@KITE AI There comes a point in almost every new technology cycle where a phrase starts showing up more and more: people are saying it at conferences, tweeting about it, and asking real questions at dinner tables. “Agentic money” is one of those phrases right now. It sounds abstract or futuristic, but when you peel it back, it’s simply about how autonomous systems software agents, AI helpers, robot assistants might one day make decisions and move value on our behalf, without us having to click “approve” every time. Recently, projects like Kite AI have begun to make that idea feel a bit more concrete, not just speculative. 
At its core, the discussion is about trust and delegation. On the internet we use today, most systems treat identity and money as things humans control directly. I log into a bank, I authorize a payment.
This has been the usual way for decades. But AI is getting smarter. It can take instructions, talk to other systems, and improve how work gets done. That raises a new question: can we give it some freedom to act for us without making things risky or confusing? It’s a personal question as much as a technical one. We want help, but we want guardrails.
This is where Kite enters the picture. Emerging in 2025 as one of the first blockchains purpose-built for what its backers call an agentic economy, Kite aims to create an environment where AI agents have cryptographically verifiable identities, programmable permissions, and native access to micropayments. That’s a mouthful, but what it really means is: you could, in theory, give an AI agent authority to act in certain financial or contractual contexts, and that agent could operate with clear limits and an auditable trail.

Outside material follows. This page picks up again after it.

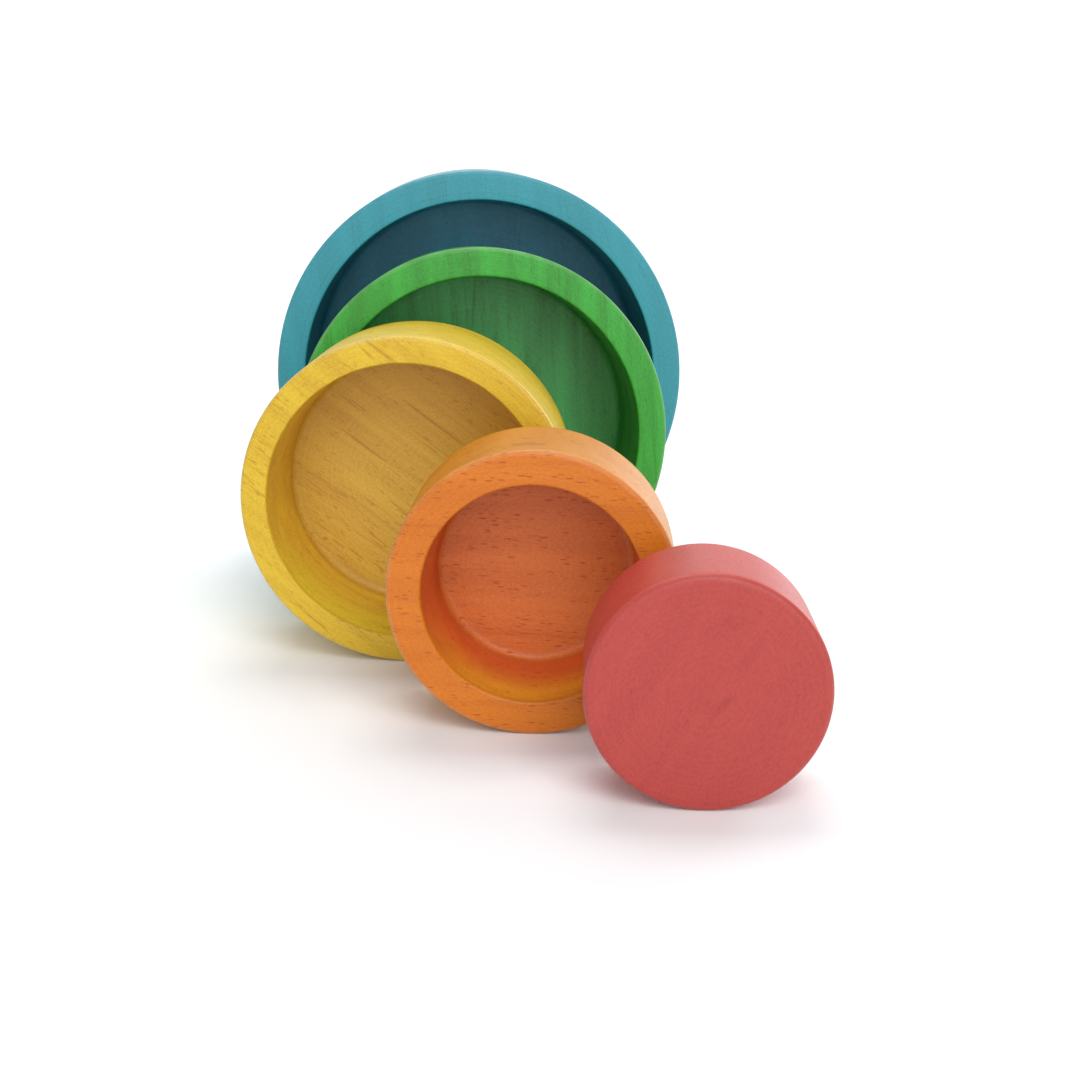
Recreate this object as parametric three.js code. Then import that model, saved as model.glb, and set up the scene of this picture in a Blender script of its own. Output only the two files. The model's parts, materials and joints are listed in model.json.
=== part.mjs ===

Until recently, blockchains were mostly about wallets held by people or organizations. A wallet belonged to you, and it was up to you to sign any transaction. What Kite and similar projects are exploring is a slightly different model: you hold the root keys, and you delegate specific powers to agents—little digital actors—that can make decisions and even move money under defined conditions. These delegations aren’t vague. They are enforced by cryptographic constraints on what an agent can and cannot do. For example, you might allow one agent to spend up to a certain amount on your behalf for specific services, but nothing beyond that. That’s what people mean by delegated permissions in this context.
There’s something quietly powerful in that. We already trust systems with a lot of our daily habits—our phones, our schedules, our playlists. But money has always been different. For most of us, handing over financial authority has required an active decision every time: “Okay, yes, I authorize this payment.” Agentic money imagines a world where that prompt becomes the exception, not the rule. A home energy-management agent, for instance, might autonomously buy and sell power to optimize costs. A travel assistant agent might autonomously book tickets, choose hotels, and settle invoices—all within parameters you set. The idea isn’t that machines take over. It’s that they relieve humans of repetitive decision-making, while still operating within boundaries we find acceptable.
What’s different today, compared with five or ten years ago, is that both AI and blockchain technologies have matured enough to make these concepts plausible in practice. The AI systems of today can plan, decompose tasks, and interact with services in increasingly autonomous ways. Blockchains have grown more efficient and, crucially, can now assign and enforce identity and permissions in a way that wasn’t practical a few years back. Kite’s architecture, for instance, is designed to offer fine-grained control over delegated permissions (who can do what, and under which conditions), and to record every action on chain in a way that’s auditable and traceable.
That emphasis on trust is important. When an autonomous agent is authorized to spend money or interact with other services, people naturally ask: how do we know it’s doing the right thing? What if it goes off the rails? The promise of on-chain delegation is that every action carries proof of both identity and intent. You can see which agent acted, the limits that were set, and the cryptographic authorization that made that action valid.
This kind of trust feels new. Instead of trusting a person to manage things quietly, you trust rules and records you can actually see.
But we’re still figuring out a lot. How will regulators respond when machines are, in effect, economic actors? How will we make sure that delegated permissions don’t become pathways for abuse? What happens when these systems interact across different platforms and legal jurisdictions? It’s one thing to let an agent autonomously reorder office supplies; it’s another entirely to let it negotiate multi-party contracts or manage significant funds. These questions are very real and not fully answered yet.
I find myself thinking back to early internet innovations—like the first time someone sent email automatically on behalf of another. It felt novel, then normal. Now we take it for granted. Agentic money may follow a similar arc, but it’s deeper because it touches issues of autonomy, accountability, and trust in new ways.
Right now, projects like Kite are at the frontier of this shift. They are building systems that make these ideas tangible, not just in demos but in things people can actually test and use. That progress—incremental, careful, and yet undeniably forward-leaning—is why discussions about delegated permissions and on-chain trust feel especially relevant in late 2025. We’re not talking purely about future theory anymore. We’re talking about frameworks that might underpin real-world systems in the coming years.
In that sense, agentic money isn’t just a buzzword. It helps us see how our relationship with digital tools might change. Instead of approving every action ourselves, we may start letting systems act for us within clear limits we set. And if something feels off, we can check what happened and why. It’s hard to know if this shift will be smooth or messy. But people are watching closely right now because the technology is finally real enough to test, and it could change how money, choice, and trust work online.